To somewhat simplify the data transmission and receipt process, standardized protocols have been established. Digital data typically is organized into blocks of digital data, each data block comprising a plurality of bit groups, with the data blocks encoded at the transmitting location and transmitted across the data link. However, data is typically transmitted as a bit stream and it is difficult to relate a particular bit to a corresponding data location. Thus, the transmitter and receiver have been designed to segregate the bit stream into the bit groups. Upon receipt, the bit groups are stored at the receiving location in a sequential manner and represent a sequential bit group in a block of data.
However, when data transmissions are initiated or otherwise interrupted, the receiver does not know which received bit group is the first bit group of a data block and which bit group is the last bit group of the data block. Thus, a synchronization signal is encoded into each data block so that the receiver may determine which bit group is the first bit group in the data block and which bit group represents the last bit group in the data block. Once a synchronization signal is determined, the receiver synchronizes to each subsequently received data block and handles the bit groups accordingly.

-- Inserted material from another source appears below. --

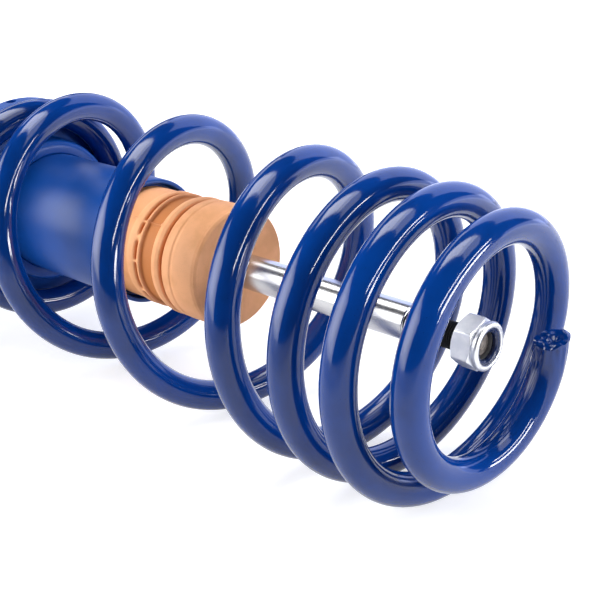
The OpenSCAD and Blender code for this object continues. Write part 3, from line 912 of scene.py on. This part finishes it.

In a standard communication protocol, the synchronization signal encoded in a plurality of last bits in various bit groups. For example, in the case of the H.221 communication protocol, each bit group is one byte of data and each data block contains 80 bytes. The synchronization signal is encoded in the eighth bit position of sequentially received bytes of the data block. Thus, by viewing the eighth bit position of a sequentially received number of bytes, the synchronization signal may be determined, and the starting byte and ending byte of each data block may also be determined. Further, because data blocks are transmitted and received sequentially, once a particular starting byte has been determined, the receiver has xe2x80x9clockedxe2x80x9d onto the particular received signal and recognizes each subsequent data block as it is received.
Each data block in a video teleconference may contain audio data, video data, user data, data relating to the control of the other data, time stamp information, and attributes of the equipment at the receiving and transmitting locations. After data is received by the receiver and it is ordered properly, further processing is performed by the receiver so that it can generate the audio, video, and control signals.
In the case of a receiving-transmitting pair that uses a plurality of transmission paths, data blocks may be skewed in time such that they must be reassembled upon receipt. For example, in a system employing five transmission paths with each path sharing a portion of the data transmission workload, data transmitted over respective paths is often skewed in time. In systems employing a plurality of transmissions, once the synchronization signal is determined on each transmission path, the time skewing of the signals may be determined and the timing of the receipt of signals may be determined. Once the synchronization signals are determined for the various transmission paths, the differing blocks of data may more easily be related to one another over time. Time stamps contained in the blocks may be accessed if required and an expeditious reconstruction of the total signal may be accomplished with reduced processing.
One prior art solution for determining the synchronous signal involved using a large shift register having a width of 167 bits. This particular prior art device looked at an ending bit of each byte received by the receiver, shifted the bit into the shift register, and did the same for the remaining 166 ending bits. Decoding circuitry associated with the shift register viewed the 1st through 7th bits, 81st bit, and 161st through 167th bits, and compared the bits with a known synchronization pattern. When a match occurred, the synchronization signal was found and a signal was transmitted from the device to indicate which byte represented the start of the data block. While the particular prior art device accurately determined the synchronous signal, it required significant hardware. Further, in some systems, bits of a transmitted bit group may be transposed due to operation of repeaters along the transmission line. Thus, after transposition, the synchronization signal may reside in an unexpected bit location. The described prior art device could not detect the presence of the synchronization signal in an unexpected bit location. Thus, in some systems the prior art device could not function to determine the synchronization signal.
Another prior art device looked at a single bit of each byte received from the data transmission path and used the bit as an input to a state machine. The state machine, if it received the proper input for seven sequential bits, entered a delay cycle and waited for an 81st bit to compare and check to determine if the bit compared correctly to the expected value. If so, the prior art device issued a synchronization block signal to further components in the system. While this system was inexpensive, it could easily miss the synchronous signal due to falsing, in which case, it would miss a true synchronization signal and would have to wait until the next data block to reinitiate its operation. Further, this prior art device also could not detect the synchronization signal in a bit location other than the expected bit location.
Thus, there exists a need in the art for a highly reliable synchronization signal detect circuit that is efficient in detecting valid blocks, while minimizing the hardware required.